[Aim] Reproduce every line in the listing that contains the word "type".

..............................

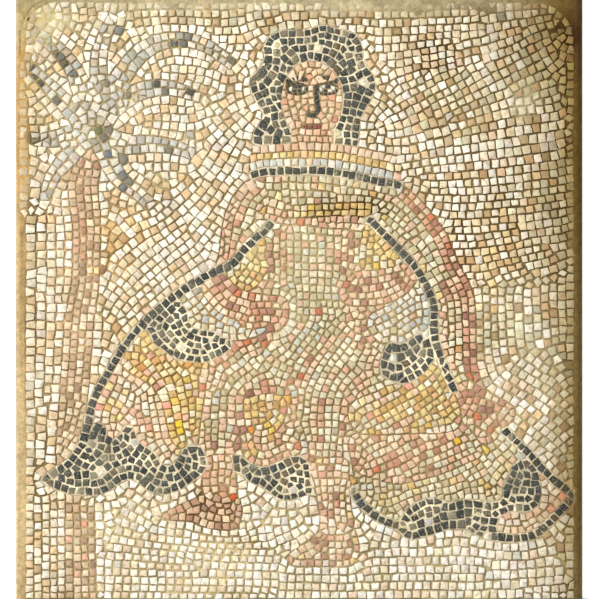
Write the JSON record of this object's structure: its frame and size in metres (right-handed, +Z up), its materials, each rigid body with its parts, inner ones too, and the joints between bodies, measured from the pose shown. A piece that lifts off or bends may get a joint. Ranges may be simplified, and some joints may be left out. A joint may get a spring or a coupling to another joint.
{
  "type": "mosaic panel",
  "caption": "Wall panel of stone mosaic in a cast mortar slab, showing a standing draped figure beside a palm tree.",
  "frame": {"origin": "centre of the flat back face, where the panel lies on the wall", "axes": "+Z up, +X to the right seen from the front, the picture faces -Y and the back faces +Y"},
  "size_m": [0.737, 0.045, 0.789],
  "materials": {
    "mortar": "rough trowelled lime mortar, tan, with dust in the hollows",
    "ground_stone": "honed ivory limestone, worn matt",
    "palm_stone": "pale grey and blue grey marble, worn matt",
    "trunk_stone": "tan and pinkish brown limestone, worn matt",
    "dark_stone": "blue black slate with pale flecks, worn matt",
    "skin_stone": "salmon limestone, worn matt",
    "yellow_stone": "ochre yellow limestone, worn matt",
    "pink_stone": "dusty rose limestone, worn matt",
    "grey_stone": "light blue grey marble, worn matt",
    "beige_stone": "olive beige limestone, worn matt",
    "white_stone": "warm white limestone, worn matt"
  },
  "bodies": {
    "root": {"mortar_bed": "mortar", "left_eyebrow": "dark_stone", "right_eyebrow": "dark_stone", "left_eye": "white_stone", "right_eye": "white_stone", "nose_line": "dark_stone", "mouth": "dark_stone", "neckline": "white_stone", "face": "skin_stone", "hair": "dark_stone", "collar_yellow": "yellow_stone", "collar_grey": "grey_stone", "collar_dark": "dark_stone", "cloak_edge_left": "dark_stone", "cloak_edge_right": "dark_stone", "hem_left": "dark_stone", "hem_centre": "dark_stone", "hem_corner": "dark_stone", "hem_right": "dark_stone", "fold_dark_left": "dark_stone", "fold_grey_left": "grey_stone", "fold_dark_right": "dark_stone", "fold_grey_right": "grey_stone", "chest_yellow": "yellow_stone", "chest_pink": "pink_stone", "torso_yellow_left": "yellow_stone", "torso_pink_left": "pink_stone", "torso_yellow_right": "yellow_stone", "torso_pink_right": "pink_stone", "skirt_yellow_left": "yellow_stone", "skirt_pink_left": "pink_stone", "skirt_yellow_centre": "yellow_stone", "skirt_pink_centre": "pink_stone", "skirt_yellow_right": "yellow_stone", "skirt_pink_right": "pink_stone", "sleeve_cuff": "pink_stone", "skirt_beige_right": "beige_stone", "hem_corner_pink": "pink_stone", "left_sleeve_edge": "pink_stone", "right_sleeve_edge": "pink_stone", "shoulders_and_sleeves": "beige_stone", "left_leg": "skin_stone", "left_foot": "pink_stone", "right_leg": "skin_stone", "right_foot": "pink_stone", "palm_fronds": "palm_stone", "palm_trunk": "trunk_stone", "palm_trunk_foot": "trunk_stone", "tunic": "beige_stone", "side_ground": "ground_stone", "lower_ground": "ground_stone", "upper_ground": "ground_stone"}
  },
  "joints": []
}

..............................

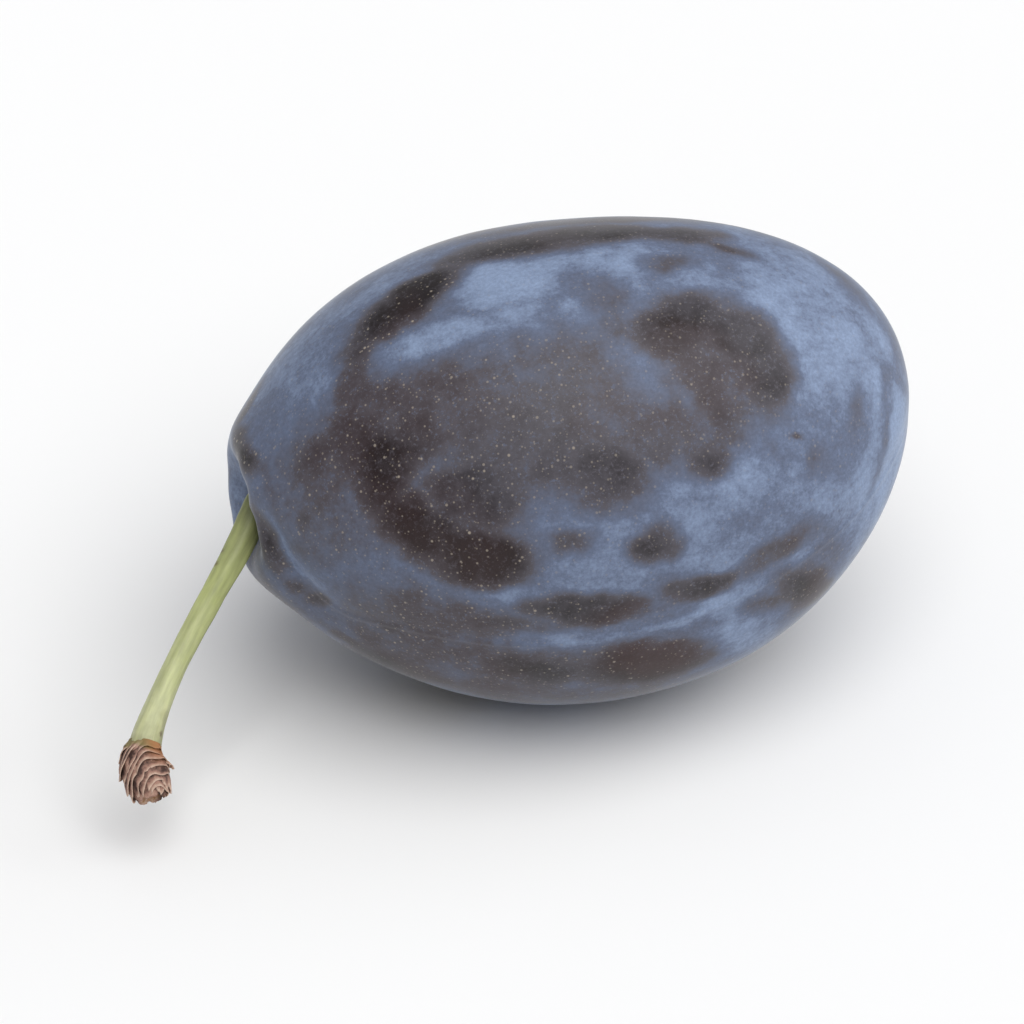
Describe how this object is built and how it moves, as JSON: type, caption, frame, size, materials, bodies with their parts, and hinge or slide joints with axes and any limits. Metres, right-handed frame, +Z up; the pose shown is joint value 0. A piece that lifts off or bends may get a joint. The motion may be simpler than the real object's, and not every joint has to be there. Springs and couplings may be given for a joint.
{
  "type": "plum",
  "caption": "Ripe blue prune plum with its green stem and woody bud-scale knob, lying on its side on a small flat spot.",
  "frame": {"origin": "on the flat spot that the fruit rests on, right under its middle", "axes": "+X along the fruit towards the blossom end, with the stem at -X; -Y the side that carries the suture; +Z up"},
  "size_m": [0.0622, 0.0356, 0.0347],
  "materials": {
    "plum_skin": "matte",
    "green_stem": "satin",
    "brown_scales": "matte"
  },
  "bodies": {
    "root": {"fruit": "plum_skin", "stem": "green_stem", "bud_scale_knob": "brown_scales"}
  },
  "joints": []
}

..............................

[Task response]
  "type": "mosaic panel",
Describe how this object is built and how it moves, as JSON: type, caption, frame, size, materials, bodies with their parts, and hinge or slide joints with axes and any limits. Metres, right-handed frame, +Z up; the pose shown is joint value 0. A piece that lifts off or bends may get a joint. The motion may be simpler than the real object's, and not every joint has to be there. Springs and couplings may be given for a joint.
  "type": "plum",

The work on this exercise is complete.